Going back to what you said about the scale of Art of Cool in the past and how maybe you bit off more than you could chew, how has that influenced your approach this time around? On the horizon, can you imagine expanding past this one-day format, or do you want to keep throwing them at this scale, with these block parties in the street?
I like one-day—for one, because the DOT is probably not going to let us shut that block down for two days. But it’s a very large block, and so it definitely has room for us to grow. And then if we were to expand beyond the footprint because it’s just too big one day, I mean, I’m still thinking we would add another venue on that same day. You could go maybe one more city block if you wanted to.
“You lose the authenticity of the event if you just bring something from outside and plop it down. Durham is one of those cities where it’s just like, we really want to feel something authentic.”

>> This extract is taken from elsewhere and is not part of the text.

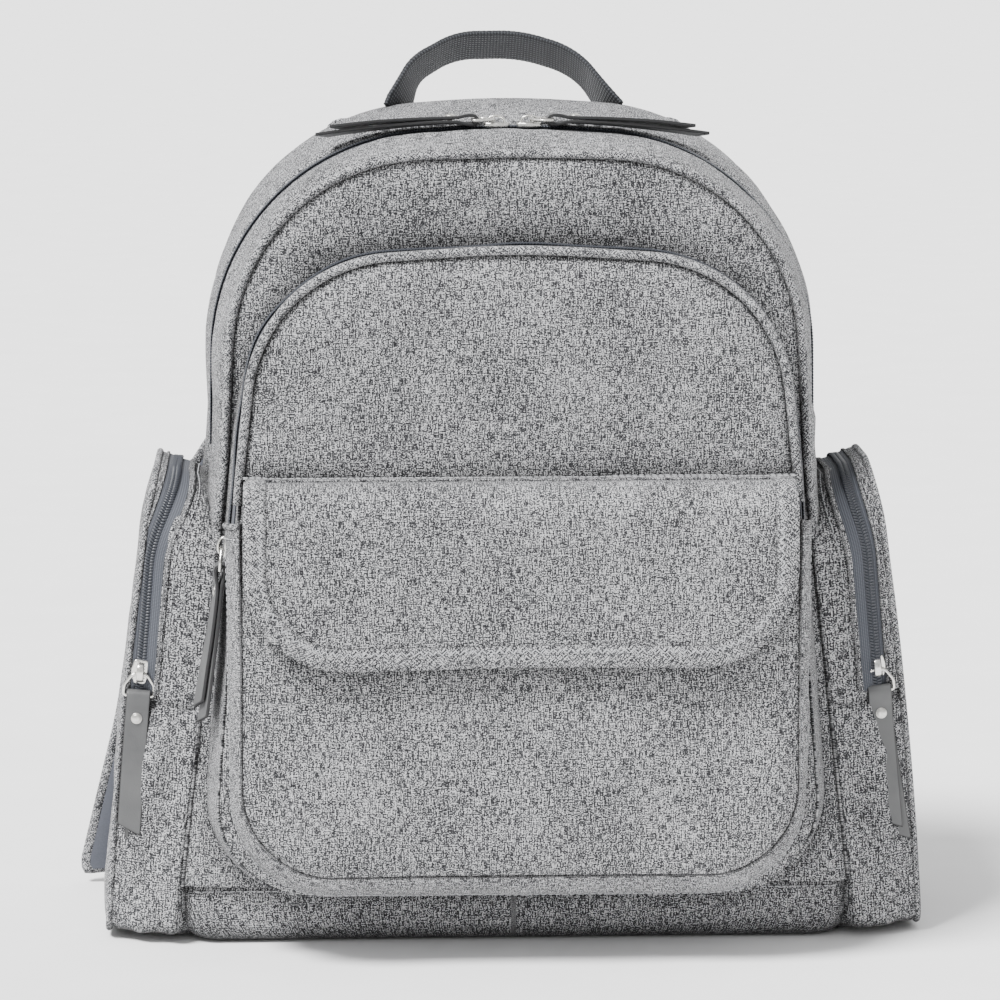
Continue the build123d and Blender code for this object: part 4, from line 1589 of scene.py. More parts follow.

I’m all about, on this next journey, expanding people’s minds, and placemaking about the east part of downtown. Because the west part, that’s the part everybody knows. It’s something about as soon as you cross over South Roxboro Street, like you’re not in downtown anymore, but then you remember you are because you got to Mezcalito somehow. And so I’m just trying to let people know, in order for you to get from the middle of downtown over to Ponysaurus [Brewing], you’ve got to pass by Weldon [Mills Distillery], you’ve got to pass by Missy Lane’s, you’ve got to pass by The Fruit. There’s urban life that’s happening downtown, and this is about placemaking.

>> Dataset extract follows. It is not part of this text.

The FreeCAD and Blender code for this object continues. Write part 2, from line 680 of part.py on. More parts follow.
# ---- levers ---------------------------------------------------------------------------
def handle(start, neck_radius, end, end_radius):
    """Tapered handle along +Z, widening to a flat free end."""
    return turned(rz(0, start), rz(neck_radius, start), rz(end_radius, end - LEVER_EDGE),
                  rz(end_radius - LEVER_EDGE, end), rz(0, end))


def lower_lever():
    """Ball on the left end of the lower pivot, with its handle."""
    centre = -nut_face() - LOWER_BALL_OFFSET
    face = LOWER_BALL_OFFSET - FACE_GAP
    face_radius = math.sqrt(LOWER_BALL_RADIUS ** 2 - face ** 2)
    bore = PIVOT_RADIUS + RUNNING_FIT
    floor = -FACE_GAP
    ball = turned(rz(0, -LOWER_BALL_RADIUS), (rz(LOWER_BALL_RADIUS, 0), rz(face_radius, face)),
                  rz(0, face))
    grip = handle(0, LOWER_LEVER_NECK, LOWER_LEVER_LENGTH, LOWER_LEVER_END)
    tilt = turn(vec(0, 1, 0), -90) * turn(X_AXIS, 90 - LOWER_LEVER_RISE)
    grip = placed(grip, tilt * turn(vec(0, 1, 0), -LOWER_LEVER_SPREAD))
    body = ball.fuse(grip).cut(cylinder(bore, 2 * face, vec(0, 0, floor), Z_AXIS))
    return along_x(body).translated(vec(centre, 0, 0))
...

We talked about the difficulties of getting support and resources for something in NC when there isn’t a big mainstream artist or large corporate entity heading it up. You’ve had as much experience with this as anyone, from major artist-backed events like Rhiannon Giddens’ Biscuits & Banjos, to your own more grassroots efforts. What do you think that hurdle is, and how do you try to navigate it?

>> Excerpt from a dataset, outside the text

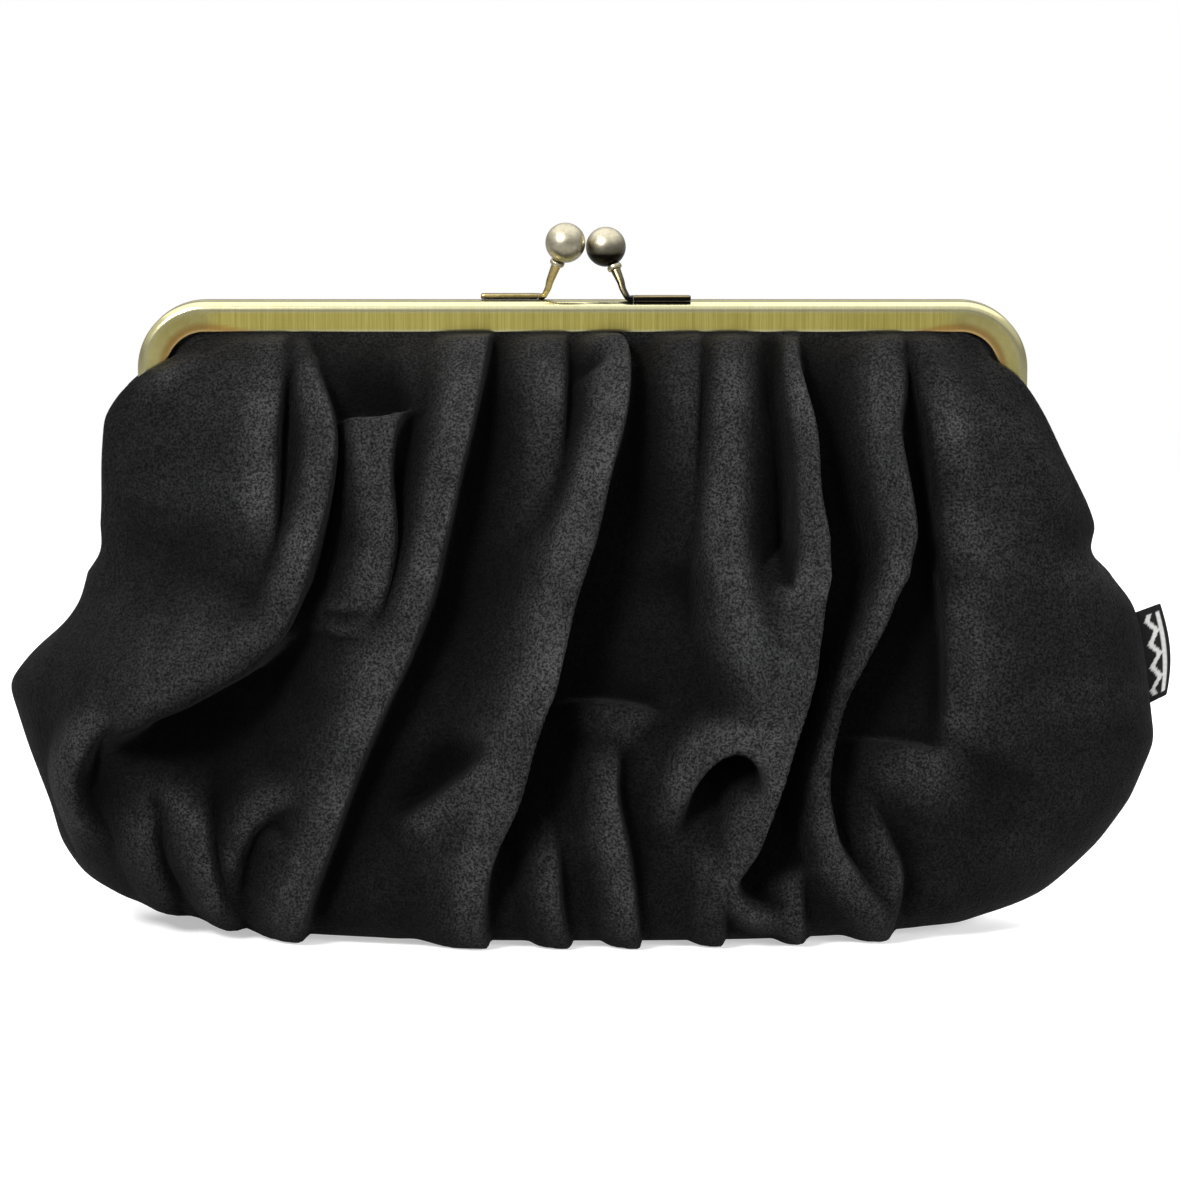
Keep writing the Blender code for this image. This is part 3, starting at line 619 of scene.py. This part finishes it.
def brass_material(name, dark, light, roughness, painted_dark_below=None):
    """Plain antique brass, with faint stains and specks. Below a given height it is painted nearly black, a
    painted dark reflection and shade.
    """
    nodes = Nodes(name)
    stains = nodes.noise(nodes.place(), 130, 4.0, 0.65)
    specks = nodes.noise(nodes.place(), 1400, 3.0, 0.7)
    tone = nodes.math("ADD", nodes.math("MULTIPLY", stains, 0.7), nodes.math("MULTIPLY", specks, 0.3))
    colour = nodes.ramp(tone, (0.36, dark), (0.6, light))
    # Painted dark reflection and shade: nearly black below the given height, the plain colour above it.
    if painted_dark_below:
        height = nodes.add("SeparateXYZ", {0: nodes.place()}).outputs["Z"]
        low, high = (at * MM for at in painted_dark_below)
        above_painted_dark = nodes.add("MapRange", {"Value": height, "From Min": low, "From Max": high}).outputs["Result"]
        colour = nodes.mix(above_painted_dark, PAINTED_DARK_REFLECTION, colour)
    rough = nodes.math("ADD", roughness, nodes.math("MULTIPLY", tone, 0.12))
    dents = nodes.bump(specks, 0.00001, 0.5)
    return nodes.finish(Base_Color=colour, Metallic=1.0, Roughness=rough, Normal=dents)


def frame_material():
    """Brushed antique brass: fine lines across the rail's face, polished smooth by use and painted pale as
    a highlight on the shoulder and along the lower outer edge, plain in the corners and down the arms,
    and browned near the corners' inner edge."""
    nodes = Nodes("brushed_frame_brass")
    lines = nodes.noise(nodes.place((1, 0.25, 0.012)), 2300, 4.0, 0.85)
    bands = nodes.noise(nodes.place((1, 0.4, 0.05)), 300, 2.0, 0.6)
    stains = nodes.noise(nodes.place(), 130, 4.0, 0.65)
    plain, wear_and_highlight, brown = (nodes.add("Attribute", attribute_name=name).outputs["Fac"]
                          for name in ("plain", "wear_and_highlight", "brown"))
    strokes = nodes.math("ADD", nodes.math("MULTIPLY", lines, 0.8), nodes.math("MULTIPLY", bands, 0.2))
    brushed = nodes.ramp(strokes, (0.34, (0.42, 0.35, 0.085)), (0.5, (0.59, 0.51, 0.135)),
                         (0.66, (0.73, 0.65, 0.2)))
    smooth = nodes.ramp(stains, (0.35, (0.62, 0.54, 0.19)), (0.65, (0.78, 0.70, 0.29)))
    colour = nodes.mix(plain, brushed, smooth)
    # Polished by use and painted pale as a highlight: the shoulder and the lower edge get this paler colour.
    wear_and_highlight_colour = nodes.ramp(strokes, (0.3, (0.67, 0.63, 0.34)), (0.6, (0.77, 0.74, 0.47)))
    colour = nodes.mix(wear_and_highlight, colour, wear_and_highlight_colour)
    colour = nodes.mix(nodes.math("MULTIPLY", brown, 0.65), colour, (0.50, 0.24, 0.055))
    cut = nodes.math("MULTIPLY", nodes.math("SUBTRACT", 1.0, plain), nodes.math("SUBTRACT", 1.0, wear_and_highlight))
    rough = nodes.math("ADD", 0.2, nodes.math("MULTIPLY", cut, 0.16))
    rough = nodes.math("ADD", rough, nodes.math("MULTIPLY", stains, 0.06))
    depth = nodes.math("MULTIPLY", lines, cut)
    scratches = nodes.bump(depth, 0.00005, 0.5)
    return nodes.finish(Base_Color=colour, Metallic=1.0, Roughness=rough, Normal=scratches)


def paper_material():
    """Twisted kraft paper cord."""
    nodes = Nodes("kraft_paper_cord")
    twist = nodes.add("TexWave", {"Vector": nodes.place((1, 1, 1)), "Scale": 380.0,
                                  "Distortion": 1.5}, bands_direction="DIAGONAL").outputs["Fac"]
    fibres = nodes.noise(nodes.place(), 1800, 4.0)
    colour = nodes.ramp(fibres, (0.3, (0.42, 0.31, 0.19)), (0.7, (0.66, 0.52, 0.36)))
    nap = nodes.bump(twist, 0.0003, 0.8)
    return nodes.finish(Base_Color=colour, Roughness=0.85, Normal=nap)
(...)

I think there’s something, I don’t know who said it within hip-hop or what have you, but it’s hard to get love at home. And it doesn’t matter where you’re from. I hear most artists say they get more love outside the city than they do at home. So I think for some reason, that just happens with most cities. Most cities look to other cities as the city that they want to be like. And because of that mentality, different stakeholders seem to think that as well.
So they think, “Oh yeah, we’ll [be able to] fast-track what we’re trying to do, if I have this big shiny thing come, or court something from out of town, or jump on the bandwagon of an outside artist being very popular,” instead of developing what is already showing promise and proof of concept here. I don’t know if that happens just in “second cities,” or small cities that are trying to become big cities—but Durham already has some really dope festival concepts, and we’re not even just talking about the stuff that I’ve done. I mean Black August In The Park has used pennies to make such a huge impact. I think somebody said they’ve turned dust into diamonds.
We need to be able to continue to support those kinds of local festivals that then become regional and national festivals. Because you lose the authenticity of the event if you just bring something from outside and plop it down. Durham is one of those cities where it’s just like, we really want to feel something authentic.